## Work to be completed:
Copy each line exactly. Leave nothing out.

::::

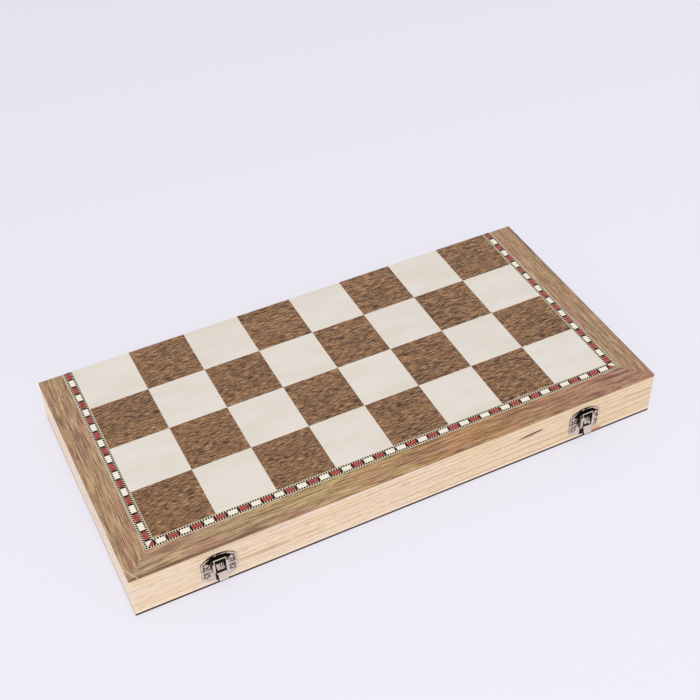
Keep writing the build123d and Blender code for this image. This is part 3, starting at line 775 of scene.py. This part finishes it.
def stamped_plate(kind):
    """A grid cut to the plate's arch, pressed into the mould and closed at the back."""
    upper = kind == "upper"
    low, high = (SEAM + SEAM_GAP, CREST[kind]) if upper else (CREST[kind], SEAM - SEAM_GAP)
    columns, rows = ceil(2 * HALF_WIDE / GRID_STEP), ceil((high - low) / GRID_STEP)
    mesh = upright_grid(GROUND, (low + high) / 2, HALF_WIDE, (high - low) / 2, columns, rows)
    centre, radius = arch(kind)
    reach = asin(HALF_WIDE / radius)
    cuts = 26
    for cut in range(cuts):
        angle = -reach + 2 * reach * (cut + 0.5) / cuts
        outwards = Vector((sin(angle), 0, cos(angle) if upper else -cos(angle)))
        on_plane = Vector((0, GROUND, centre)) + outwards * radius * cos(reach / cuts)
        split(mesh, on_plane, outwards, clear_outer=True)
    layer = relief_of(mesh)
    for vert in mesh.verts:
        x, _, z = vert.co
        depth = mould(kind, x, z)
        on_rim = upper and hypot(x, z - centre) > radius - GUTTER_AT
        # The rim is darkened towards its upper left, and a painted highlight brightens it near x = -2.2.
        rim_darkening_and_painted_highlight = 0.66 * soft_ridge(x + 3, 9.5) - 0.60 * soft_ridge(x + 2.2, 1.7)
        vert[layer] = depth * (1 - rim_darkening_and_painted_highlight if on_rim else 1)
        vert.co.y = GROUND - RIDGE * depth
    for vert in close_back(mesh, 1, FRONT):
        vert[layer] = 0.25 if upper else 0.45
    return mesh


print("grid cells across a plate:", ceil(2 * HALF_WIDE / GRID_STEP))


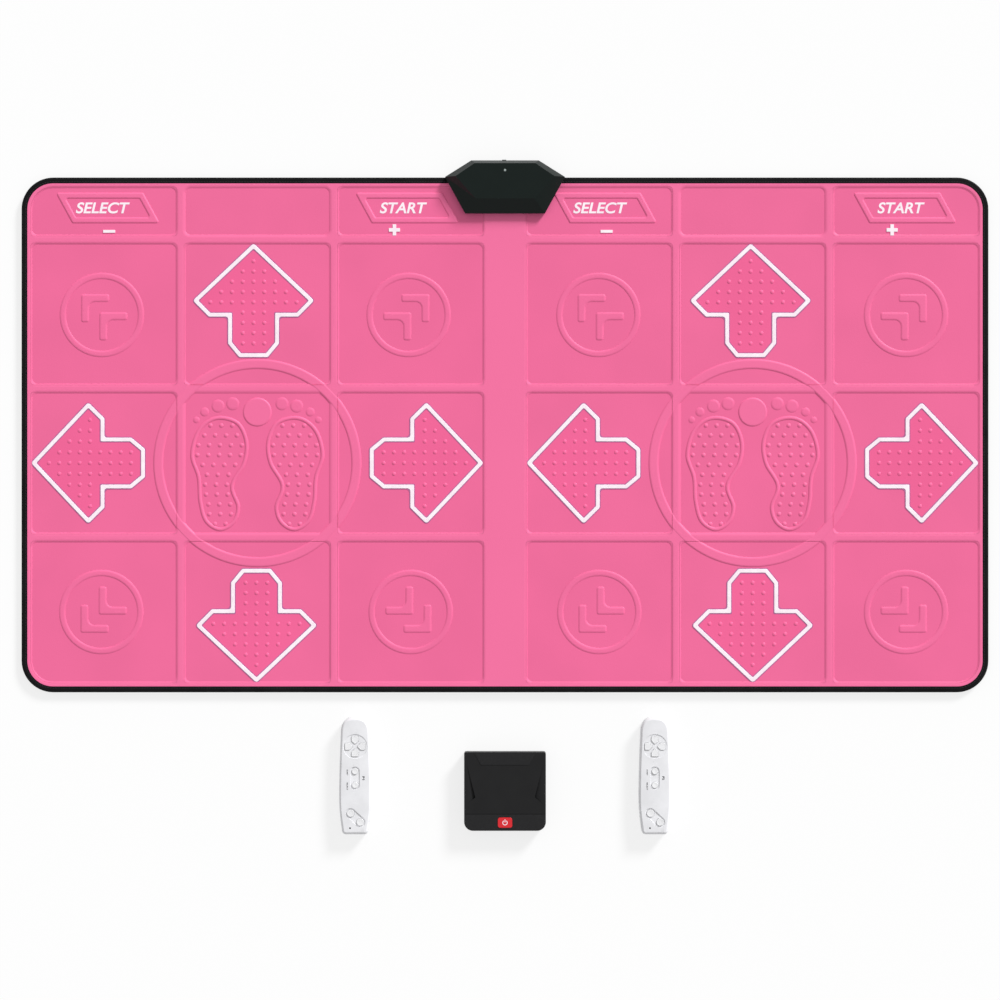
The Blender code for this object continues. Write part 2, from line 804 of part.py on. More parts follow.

::::

## Response to the exercise:
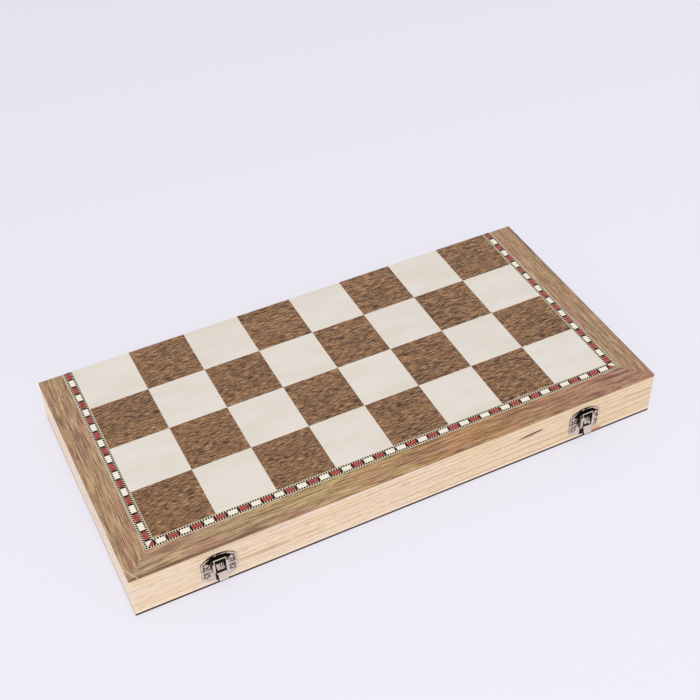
Keep writing the build123d and Blender code for this image. This is part 3, starting at line 775 of scene.py. This part finishes it.
def stamped_plate(kind):
    """A grid cut to the plate's arch, pressed into the mould and closed at the back."""
    upper = kind == "upper"
    low, high = (SEAM + SEAM_GAP, CREST[kind]) if upper else (CREST[kind], SEAM - SEAM_GAP)
    columns, rows = ceil(2 * HALF_WIDE / GRID_STEP), ceil((high - low) / GRID_STEP)
    mesh = upright_grid(GROUND, (low + high) / 2, HALF_WIDE, (high - low) / 2, columns, rows)
    centre, radius = arch(kind)
    reach = asin(HALF_WIDE / radius)
    cuts = 26
    for cut in range(cuts):
        angle = -reach + 2 * reach * (cut + 0.5) / cuts
        outwards = Vector((sin(angle), 0, cos(angle) if upper else -cos(angle)))
        on_plane = Vector((0, GROUND, centre)) + outwards * radius * cos(reach / cuts)
        split(mesh, on_plane, outwards, clear_outer=True)
    layer = relief_of(mesh)
    for vert in mesh.verts:
        x, _, z = vert.co
        depth = mould(kind, x, z)
        on_rim = upper and hypot(x, z - centre) > radius - GUTTER_AT
        # The rim is darkened towards its upper left, and a painted highlight brightens it near x = -2.2.
        rim_darkening_and_painted_highlight = 0.66 * soft_ridge(x + 3, 9.5) - 0.60 * soft_ridge(x + 2.2, 1.7)
        vert[layer] = depth * (1 - rim_darkening_and_painted_highlight if on_rim else 1)
        vert.co.y = GROUND - RIDGE * depth
    for vert in close_back(mesh, 1, FRONT):
        vert[layer] = 0.25 if upper else 0.45
    return mesh


print("grid cells across a plate:", ceil(2 * HALF_WIDE / GRID_STEP))


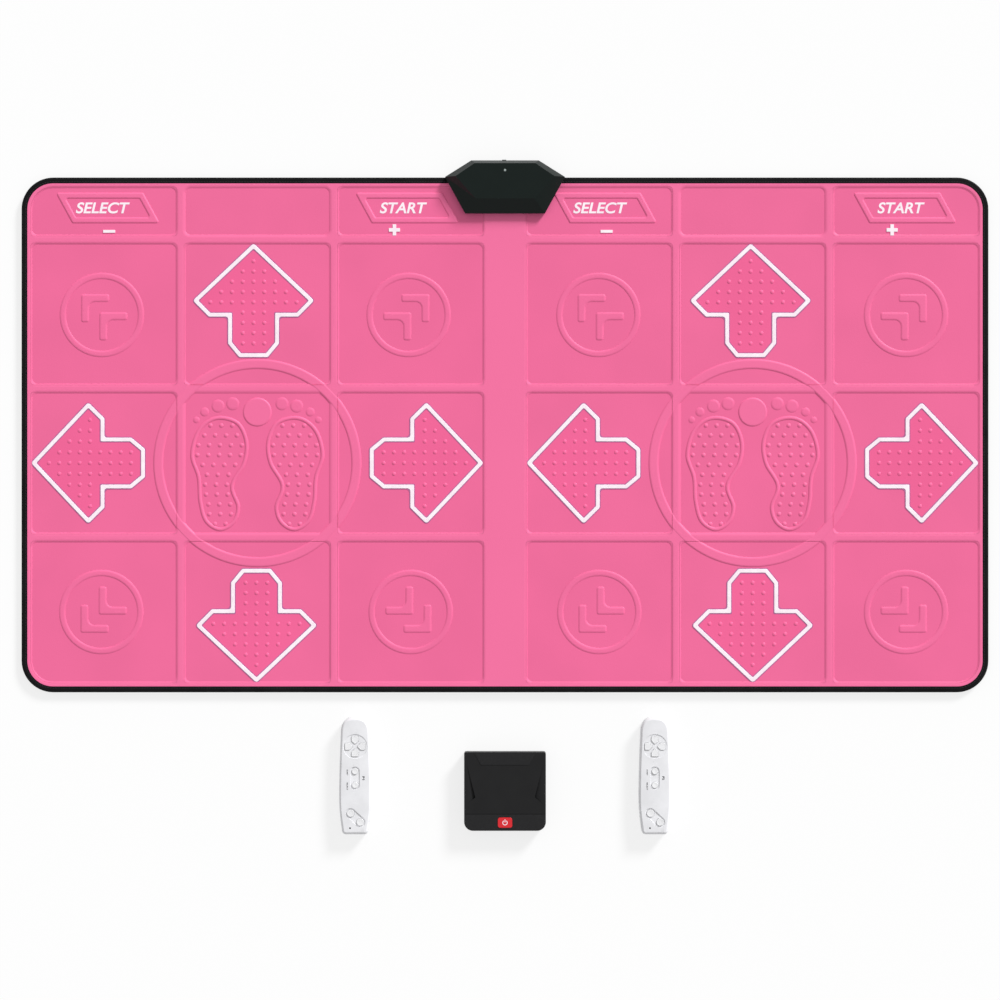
The Blender code for this object continues. Write part 2, from line 804 of part.py on. More parts follow.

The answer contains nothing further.